Outra homenagem que fez e houve uma certa justiça em devolver ao “feiticeiro da Calheta” a origem do famoso bailinho da Madeira.
LMJ: O bailinho da Madeira, pela informação que tenho e é a opinião corrrente das pessoas da Calheta, é que provêm do Feiticeiro, as pessoas que o conheceram e a própria filha com quem falei também o confirmou, todos são unânimes, não há dúvida, a génese dessa letra e música é do João Gomes de Sousa. Como ele era amigo do Max acabou por mostrar-lhe o tema e há a história que se conta de que alguém ouviu na telefonia a versão do bailinho do Max contou ao feiticeiro e o João Gomes de Sousa foi até o Funchal esperar pela chegada do Max no barco e ele deu-lhe algum dinheiro, muito pouco pela canção. O que eu pretendo mostrar é que ele é o criador de um género, a letra que ele escreve não corresponde a versão actual. O actual bailinho da Madeira resulta dos arranjos que o Max fez e se este músico não tivesse entrado nisto estou convencido que este tema não teria tido a dimensão que possui actualmente. O Max conferiu-lhe uma musicalidade e uma projecção que de outra forma sinceramente não teria tido, é uma opinião muito pessoal. Eu acho que os dois estão de parabéns quer o “Feiticeiro da Calheta” quer o Max, porque foi um trabalho que se complementou, não vejo que o que fiz levante alguma celeuma, são duas figuras que olham, os dois cada um à sua maneira para um tema, com diferentes visões e expressões musicais.
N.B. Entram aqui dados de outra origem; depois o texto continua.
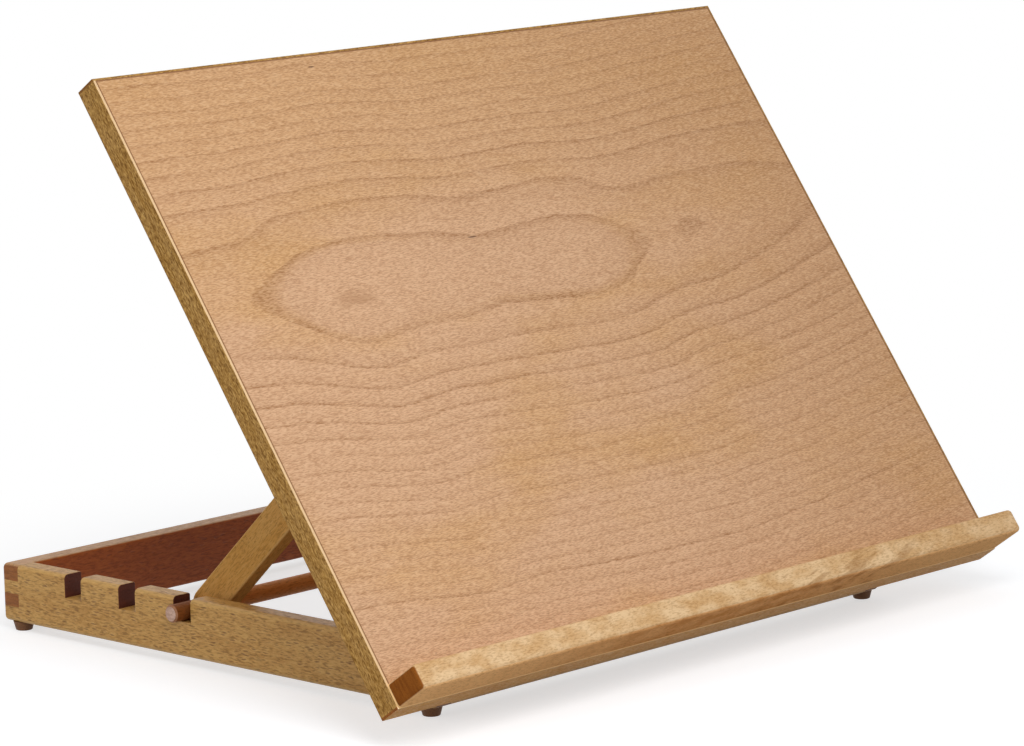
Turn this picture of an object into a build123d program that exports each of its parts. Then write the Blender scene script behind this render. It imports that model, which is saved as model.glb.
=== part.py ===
from build123d import *
from math import acos, atan2, cos, degrees, hypot, radians, sin, sqrt
import os

# A beech table slope: a box-jointed base frame on four feet, a board hinged to its front rail,
# and a strut behind the board whose dowel lies in one of three pairs of notches in the side rails.
# Millimetres. X runs along the board's width, +Y to the rear, +Z up, and the feet stand on Z = 0.

# Board
board_width = 420.0
board_length = 320.0
core_thickness = 11.2
veneer_thickness = 0.6
edging_thickness = 1.2
board_arris_radius = 0.5

# Ledge along the board's bottom edge
ledge_height = 12.0
ledge_depth = 20.5
ledge_arris_radius = 2.2
ledge_screw_count = 4
ledge_screw_spacing = 120.0
ledge_screw_length = 26.0

# Base frame
base_width = 314.0
base_depth = 295.0
rail_height = 28.5
side_rail_thickness = 11.0
cross_rail_thickness = 12.0
joint_divisions = 4
lowest_finger_height = 7.7
finger_height = 6.4
frame_corner_radius = 2.6
rail_outer_arris_radius = 2.4
rail_inner_arris_radius = 1.2

# Feet, each set in from the frame's ends and centred under its side rail
foot_height = 4.5
foot_top_radius = 5.2
foot_bottom_radius = 4.0
foot_edge_radius = 0.6
foot_recess_depth = 2.6
foot_recess_radius = 2.45
foot_front_inset = 7.4
foot_rear_inset = 8.8
foot_screw_length = 14.0

# Notches in the side rails' tops
notch_count = 3
notch_pitch = 38.8
notch_width = 11.5
notch_depth = 11.4
notch_arris_radius = 0.5

# Hinges between the front rail and the board
hinge_side_inset = 57.0
hinge_length = 30.0
hinge_leaf_width = 10.4
hinge_leaf_thickness = 1.2
hinge_knuckle_radius = 2.5
hinge_knuckle_count = 3
hinge_pin_radius = 1.0
hinge_screw_spacing = 18.0
hinge_screw_length = 9.0
hinge_axis_overhang = 1.6
board_overhang = 29.4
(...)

Tem a ideia de passar este filme pelas comunidades madeirenses no exterior. Mas, mesmo que sejam mostrado o filme já considerou que terá de legendá-lo?
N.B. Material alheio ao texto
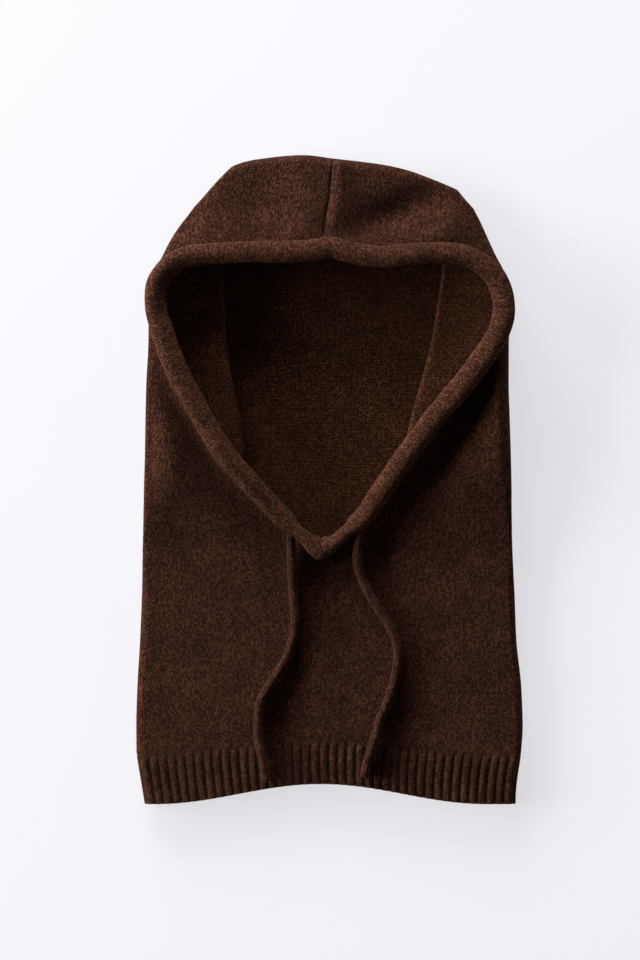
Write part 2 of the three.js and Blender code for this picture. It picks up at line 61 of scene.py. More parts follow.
# How the front layer climbs to the casing and sinks beside it, in millimetres
CASING_SEAT = 4.6
TIP_LEAN_LENGTH = 13
ARM_REACH = 7
BROW_REACH = 28
BROW_FROM = (140, 176)
SINK_NEAR = 8
SINK_FAR = (46, 68)
SIDES_PART = 30
FOLDS_FREE = (3, 12)

# How both edges of the front layer round over, in millimetres. Beside the casing the front
# is held at the height of its seat, from HELD_FROM inwards of the left edge.
LEFT_ROLL = 3
RIGHT_ROLL = 8
ROUND_LEFT = 20
HELD_FROM = 6

# Share of the crown's rise before it rounds over, and where the hem lifts across the middle
CROWN_ROUND = 0.83
HEM_ARCH_MIDDLE = -0.05
HEM_ARCH_HALF = 0.893

# Places of the cord's two exits along the rim from the tip of the V, and room beside them
LEFT_EXIT = 35.5
RIGHT_EXIT = 44.2
EXIT_ROOM = 3

# Mesh steps, in millimetres or counts
GRID = 3.0
FOLD_STEPS = 8
PLY_STEPS = 20
CROWN_STEPS = 10
RISE_STEPS = 11
RIM_STEP = 0.5
CASING_STEP = 1.5
CASING_SIDES = 40
CORD_STEP = 1.0
CORD_SIDES = 36
RIB_STATIONS = 31
RIB_GRID = 2.0
STEPS_PER_RIB = 12
PLACES_AT_ONCE = 2000

# Width of a layer in millimetres, and the band of it that is finer for the crown seam
LAYER_WIDTH = 270
SEAM_BAND = (0.45, 0.55)
SEAM_STEPS = 25

# Points this near the rim are moved onto it, and those further inside by grid steps are left out
RIM_SNAP = 0.2
RIM_CUT = 1.1

# Edges sharper than this stay sharp
SMOOTH_ANGLE = math.radians(55)

# Sections from the rib up to the crown, in millimetres: place of the side edges, rise of the
# middle, outline, where the right edge starts to round over, inner folds of the tucks, share of
# the tuck, front height, step of the left edge, heights of the upper ply, and front height
# beside the casing.
SECTIONS = np.array([
    [-197, 9, -139.2, 138.2, 55, -60, 55, 0, 9.4, 0, 9.5, 9.5, 9.4],
    [-178, 8, -139.4, 139.4, 51, -60, 55, 0, 9.8, 0, 9.5, 9.5, 9.8],
    [-150, 6, -138.6, 138.4, 45, -60, 55, 0, 10, 0, 9.5, 9.5, 10],
    [-115, 3, -136.6, 134.8, 37, -60, 55, 0, 10, 0, 9.5, 9.5, 10],
    [-80, 1.5, -135.2, 133.4, 27, -60, 55, 0, 10.2, 0, 9.5, 9.5, 10.1],
    [-52, 0, -134.6, 131.8, 16, -60, 55, 0.08, 10.8, 0, 9.5, 9.5, 10.3],
    [-30, 0, -134, 131.2, 24, -60, 55, 0.35, 14.4, 0, 9.5, 9.5, 11.4],
    [-5, 0, -133.4, 130.8, 45, -61, 55, 0.75, 20.4, 0, 9.5, 9.5, 13.4],
    [20, 0, -132.8, 130.2, 58, -62.5, 55.5, 1, 25, 0, 9.5, 9.5, 13.9],
    [45, 0, -132.4, 129.4, 75, -65.5, 60, 1, 26.6, 0, 9.5, 9.5, 14],
    [70, 0, -131.8, 128.6, 96, -70.8, 67, 1, 27, 0, 9.5, 10.5, 14.8],
    [95, 0, -130.4, 128.6, 114.5, -74.8, 73.5, 1, 26.4, 0, 10.5, 13.5, 17],
    [115, 0, -130, 129.2, 119, -76.3, 77.3, 1, 25, 0, 12, 16, 19.5],
    [133, 0, -129.6, 129.4, 119, -77, 80, 1, 23, 0, 12.5, 16.5, 21.4],
    [149, 0, -126.6, 125.4, 110, -77.3, 82.2, 1, 20.4, 0.5, 12.5, 16, 20],
    [161, 0, -120.8, 119.4, 96, -77.5, 83, 1, 18, 1.5, 11.5, 14, 18],
    [172.8, 0, -114.8, 114.1, 88, -77.5, 83, 0.8, 15.8, 2.5, 10.5, 12, 15.8],
    [184, 0, -107.4, 109.2, 82, -76, 82, 0.5, 14, 3, 9.5, 9.5, 14],
    [194.4, 0, -99, 104, 76, -73, 79, 0.2, 12.4, 2.5, 9.5, 9.5, 12.4],
])
COLUMNS = ["y", "rise", "left", "right", "inner_right", "fold_left", "fold_right",
           "tuck", "front", "step", "ply_left", "ply_right", "low"]
CROWN_TOP = {"y": 207.8, "left": -86, "right": 92.5, "inner_right": 66}
CROWN_RISE = 25.2
CROWN_ARCH = np.array([[-1, 0], [-0.9, 0.39], [-0.8, 0.71], [-0.62, 0.88], [-0.25, 1],
                       [0, 0.9], [0.37, 0.74], [0.57, 0.59], [0.8, 0.3], [1, 0]])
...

LMJ: É assim, para as comunidades madeirenses não há essa preocupação, a questão da legendagem coloca-se quando se pensa no mercado nacional, que não é o que mais me apaixona, o que tenho em mente é primeiro acabar o circuito regional. Vamos tentar prolongar esta mostra do filme até a vinda de emigrantes para à Madeira até Agosto. É claro que já tivemos contactos, há convites para mostrar o filme nos Açores e no Continente, mas serão pensados na devida altura, agora estámos muito focalizados no circuito regional.